Donna Quoted in CBS Marketwatch
Dan Billings
billings@suscom-maine.net
Mon Apr 5 22:24:56 EDT 2004
----- Original Message -----
From: "rogerkirk" <rogerkirk@mail.ttlc.net>
To: "Dan Billings" <billings@suscom-maine.net>
Cc: "BRI" <boston-radio-interest@bostonradio.org>
Sent: Monday, April 05, 2004 10:07 PM
Subject: Re: Donna Quoted in CBS Marketwatch
> "Dan Billings" said:
> >Commercial news stations provide a headline service for people who
> >tune in for a short time to get the headlines, sports, traffic, and
> >weather. People do not tune in for 6 minute stories and do not want
> >six minute stories.
>
> You make it seem as if people would only tune to a non-commercial station
for 6-minte stories, but tune to commercial stations only for short ones.
>
> Are people's expectations driven by the commerciality of a broadcast
outlet?
NPR exists. There is no need and no market for a second NPR. NPR's news
programs do well in the ratings because they are unique.

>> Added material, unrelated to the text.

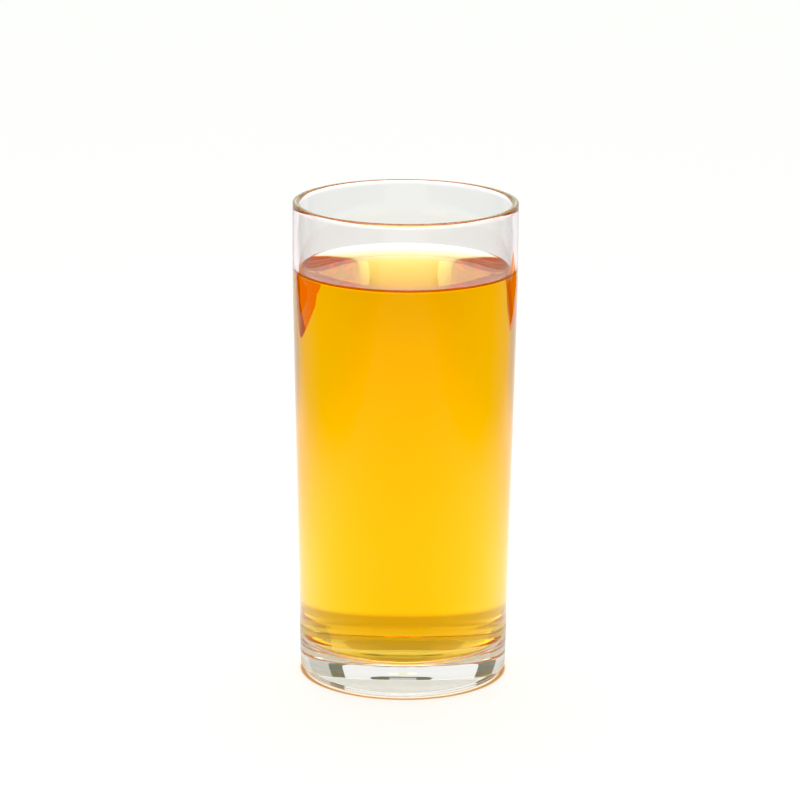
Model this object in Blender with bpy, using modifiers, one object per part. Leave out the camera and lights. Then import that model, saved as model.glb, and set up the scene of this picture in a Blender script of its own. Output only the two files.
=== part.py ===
"""A tall straight-sided drinking glass, filled with clear fruit juice.

Units are metres and +Z is up. The origin is on the glass's axis, on the surface that it stands on.
Both pieces are turned about that axis: the glass is one solid with a thick clear base, and the juice
is one solid up to its level, with the curved edge that a liquid has where it wets a wall.
"""

import math

import bmesh
import bpy

# Driving dimensions of the glass
HEIGHT = 0.1407
RIM_RADIUS = 0.0325
BASE_RADIUS = 0.0302
STRAIGHT_BAND = 0.024
TAPER_POWER = 1.1
RIM_WALL = 0.0018
FOOT_WALL = 0.0023
RIM_FLATNESS = 0.3
HEEL_RADIUS = 0.003
BASE_THICKNESS = 0.0094
INNER_CORNER_RADIUS = 0.0045
PUNT_RADIUS = 0.0225
PUNT_DEPTH = 0.0011

# Driving dimensions of the juice
JUICE_LEVEL = 0.1196
MENISCUS_HEIGHT = 0.0021
CAPILLARY_LENGTH = 0.0025
WALL_GAP = 0.0003

# How finely the turned shapes are divided
TURN_STEPS = 72
WALL_STEPS = 9
ARC_STEPS = 6
MENISCUS_STEPS = 5
MENISCUS_FIRST_STEP = 0.25
MENISCUS_STEP_POWER = 1.5
MERGE_DISTANCE = 0.00001
SHARP_ANGLE = math.radians(40)

GLASS_COLOUR = (0.93, 0.96, 0.95, 1.0)
JUICE_COLOUR = (0.98, 0.62, 0.03, 1.0)
GLASS_IOR = 1.52
JUICE_IOR = 1.345


def clear_scene():
    """Starts from an empty scene, whatever the file held."""
    for old in list(bpy.data.objects):
        bpy.data.objects.remove(old, do_unlink=True)


def outer_radius(z):
    """The outside of the glass: straight below the rim, then drawn in slightly to the base."""
    taper_height = HEIGHT - STRAIGHT_BAND
    drop = max(0.0, taper_height - z) / taper_height
    return RIM_RADIUS - (RIM_RADIUS - BASE_RADIUS) * drop**TAPER_POWER


def inner_radius(z):
    """The inside of the glass: the wall thickens evenly from the rim to the foot."""
    share = 1.0 - z / HEIGHT
    return outer_radius(z) - (RIM_WALL + (FOOT_WALL - RIM_WALL) * share)


def arc(centre, radius, start_deg, end_deg, steps, flatness=1.0):
    """Points (r, z) on an arc, both ends included; 0 degrees points away from the axis and 90 up.

    A flatness below 1 lowers the arc to that share of its height, as half an ellipse.
    """
    points = []
    for i in range(steps + 1):
        angle = math.radians(start_deg + (end_deg - start_deg) * i / steps)
        across, up = radius * math.cos(angle), radius * math.sin(angle) * flatness
        points.append((centre[0] + across, centre[1] + up))
    return points


def wall(radius_at, start_z, end_z, steps):
    """Points (r, z) up or down a side wall, both ends included."""
    heights = [start_z + (end_z - start_z) * i / steps for i in range(steps + 1)]
    return [(radius_at(z), z) for z in heights]


def glass_profile():
    """From the middle of the inner floor, up the inside, over the rim and down to the underside."""
    corner_z = BASE_THICKNESS + INNER_CORNER_RADIUS
    corner = (inner_radius(corner_z) - INNER_CORNER_RADIUS, corner_z)
    rim_tube = RIM_WALL / 2
    rim_z = HEIGHT - rim_tube * RIM_FLATNESS
    rim = (outer_radius(rim_z) - rim_tube, rim_z)
    heel = (outer_radius(HEEL_RADIUS) - HEEL_RADIUS, HEEL_RADIUS)
    punt_curve = (PUNT_RADIUS**2 + PUNT_DEPTH**2) / (2 * PUNT_DEPTH)
    punt_half_angle = math.degrees(math.asin(PUNT_RADIUS / punt_curve))

    profile = [(0.0, BASE_THICKNESS), (corner[0] / 2, BASE_THICKNESS)]
    profile += arc(corner, INNER_CORNER_RADIUS, -90, 0, ARC_STEPS)
    profile += wall(inner_radius, corner_z, rim_z, WALL_STEPS)[1:]
    profile += arc(rim, rim_tube, 180, 0, ARC_STEPS, RIM_FLATNESS)[1:]
    profile += wall(outer_radius, rim_z, HEEL_RADIUS, WALL_STEPS)[1:]
    profile += arc(heel, HEEL_RADIUS, 0, -90, ARC_STEPS)[1:]
    profile += arc(
        (0.0, PUNT_DEPTH - punt_curve), punt_curve, 90 - punt_half_angle, 90, ARC_STEPS
    )
    return profile


def meniscus_run(rise):
    """How far from the wall the juice's surface stands this high above its level.

    This is the shape that surface tension gives a liquid beside an upright wall.
    """
    a = CAPILLARY_LENGTH
    return a * (
        math.acosh(2 * a / rise)
        - math.acosh(2 * a / MENISCUS_HEIGHT)
        - math.sqrt(4 - (rise / a) ** 2)
        + math.sqrt(4 - (MENISCUS_HEIGHT / a) ** 2)
    )


def juice_profile():
    """From the middle of the surface out to the wetted wall, then down the side to the bottom."""
    floor_z = BASE_THICKNESS + WALL_GAP
    corner_radius = INNER_CORNER_RADIUS - WALL_GAP
    corner_z = BASE_THICKNESS + INNER_CORNER_RADIUS
    corner = (inner_radius(corner_z) - INNER_CORNER_RADIUS, corner_z)
    contact_z = JUICE_LEVEL + MENISCUS_HEIGHT
    contact_radius = inner_radius(contact_z) - WALL_GAP

    profile = [(0.0, JUICE_LEVEL)]
    for i in range(MENISCUS_STEPS):
        share = (i + MENISCUS_FIRST_STEP) / MENISCUS_STEPS
        rise = MENISCUS_HEIGHT * share**MENISCUS_STEP_POWER
        profile.append((contact_radius - meniscus_run(rise), JUICE_LEVEL + rise))
    profile += wall(lambda z: inner_radius(z) - WALL_GAP, contact_z, corner_z, WALL_STEPS)
    profile += arc(corner, corner_radius, 0, -90, ARC_STEPS)[1:]
    profile += [(corner[0] / 2, floor_z), (0.0, floor_z)]
    return profile


def clear_material(name, colour, ior):
    """A clear, smooth material with the given tint and refractive index."""
    material = bpy.data.materials.new(name)
    material.use_nodes = True
    shader = material.node_tree.nodes["Principled BSDF"]
    shader.inputs["Base Color"].default_value = colour
    shader.inputs["Roughness"].default_value = 0.0
    shader.inputs["Metallic"].default_value = 0.0
    shader.inputs["IOR"].default_value = ior
    shader.inputs["Transmission Weight"].default_value = 1.0
    material.diffuse_color = colour
    return material


def turned(name, profile, material, collection):
    """Turns a profile of (r, z) points into one closed solid about the Z axis."""
    mesh = bpy.data.meshes.new(name)
    shape = bmesh.new()
    points = [shape.verts.new((r, 0.0, z)) for r, z in profile]
    for first, second in zip(points, points[1:]):
        shape.edges.new((first, second))
    shape.to_mesh(mesh)
    shape.free()
    mesh.materials.append(material)
    piece = bpy.data.objects.new(name, mesh)
    collection.objects.link(piece)

    screw = piece.modifiers.new("Turn", "SCREW")
    screw.axis = "Z"
    screw.angle = math.tau
    screw.steps = TURN_STEPS
    screw.render_steps = TURN_STEPS
    screw.use_merge_vertices = True
    screw.merge_threshold = MERGE_DISTANCE
    return piece


def finish(piece):
    """Makes the turned shape the piece's own mesh, shaded smooth apart from its sharp edges."""
    profile_mesh = piece.data
    graph = bpy.context.evaluated_depsgraph_get()
    mesh = bpy.data.meshes.new_from_object(piece.evaluated_get(graph))
    mesh.shade_smooth()
    mesh.set_sharp_from_angle(angle=SHARP_ANGLE)
    piece.modifiers.clear()
    piece.data = mesh
    mesh.name = piece.name
    bpy.data.meshes.remove(profile_mesh)


def main():
    clear_scene()
    collection = bpy.data.collections.new("glass_of_juice")
    bpy.context.scene.collection.children.link(collection)
    clear_glass = clear_material("clear_glass", GLASS_COLOUR, GLASS_IOR)
    golden_juice = clear_material("golden_juice", JUICE_COLOUR, JUICE_IOR)
    finish(turned("glass", glass_profile(), clear_glass, collection))
    finish(turned("juice", juice_profile(), golden_juice, collection))


main()
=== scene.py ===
"""The looks of a glass of juice: a fine clear glass, a clear golden drink, and a white studio set.

Units are metres and +Z is up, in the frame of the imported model. Both pieces are turned about the Z
axis. The juice reaches just into the wall, so that no air shows between the two.
"""

import math

import bmesh
import bpy
from mathutils import Matrix, Vector


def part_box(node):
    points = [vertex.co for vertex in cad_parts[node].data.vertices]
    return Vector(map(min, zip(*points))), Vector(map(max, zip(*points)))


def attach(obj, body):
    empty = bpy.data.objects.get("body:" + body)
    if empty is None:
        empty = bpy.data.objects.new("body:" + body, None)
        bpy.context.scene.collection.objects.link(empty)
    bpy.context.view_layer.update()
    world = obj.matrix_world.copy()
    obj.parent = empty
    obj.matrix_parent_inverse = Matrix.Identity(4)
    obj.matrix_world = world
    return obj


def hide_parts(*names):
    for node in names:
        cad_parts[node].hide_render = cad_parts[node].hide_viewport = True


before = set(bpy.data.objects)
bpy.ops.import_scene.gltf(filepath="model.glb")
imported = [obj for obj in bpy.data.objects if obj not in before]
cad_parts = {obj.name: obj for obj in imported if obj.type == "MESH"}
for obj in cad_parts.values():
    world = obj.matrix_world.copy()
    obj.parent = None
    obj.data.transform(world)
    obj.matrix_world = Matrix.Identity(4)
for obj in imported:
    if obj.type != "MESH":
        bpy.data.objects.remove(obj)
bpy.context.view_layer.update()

# Sizes of the glass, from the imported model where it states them
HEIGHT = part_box("glass")[1][2]
RIM_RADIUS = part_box("glass")[1][0]
BASE_RADIUS = 0.0302
STRAIGHT_BAND = 0.024
TAPER_POWER = 1.1
RIM_WALL = 0.0018
FOOT_WALL = 0.0023
RIM_FLATNESS = 0.3
HEEL_RADIUS = 0.003
BASE_THICKNESS = 0.0094
INNER_CORNER_RADIUS = 0.0045
PUNT_RADIUS = 0.0225
PUNT_DEPTH = 0.0011

# Sizes of the juice
MENISCUS_HEIGHT = 0.0021
CAPILLARY_LENGTH = 0.0025
JUICE_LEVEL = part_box("juice")[1][2] - MENISCUS_HEIGHT
WALL_OVERLAP = 0.00015

# How finely the turned shapes are divided
TURN_STEPS = 256
WALL_STEPS = 80
ARC_STEPS = 14
MENISCUS_STEPS = 16
MENISCUS_FIRST_STEP = 0.25
MENISCUS_STEP_POWER = 2
CARD_STEPS = 48
AXIS_TOLERANCE = 1e-7
SHARP_ANGLE = math.radians(50)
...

Is the audience
for that kind of programming large enough to be commercially viable if
fragmented? I don't think so.
The commercial nature of the station does make a difference. How many
minutes of underwriting doe comercial stations run per hour? 2 or 3? How
many commercial units do commercial stations run? 12 to 16? More? How
many 6 minute stories can you run with that many commercials?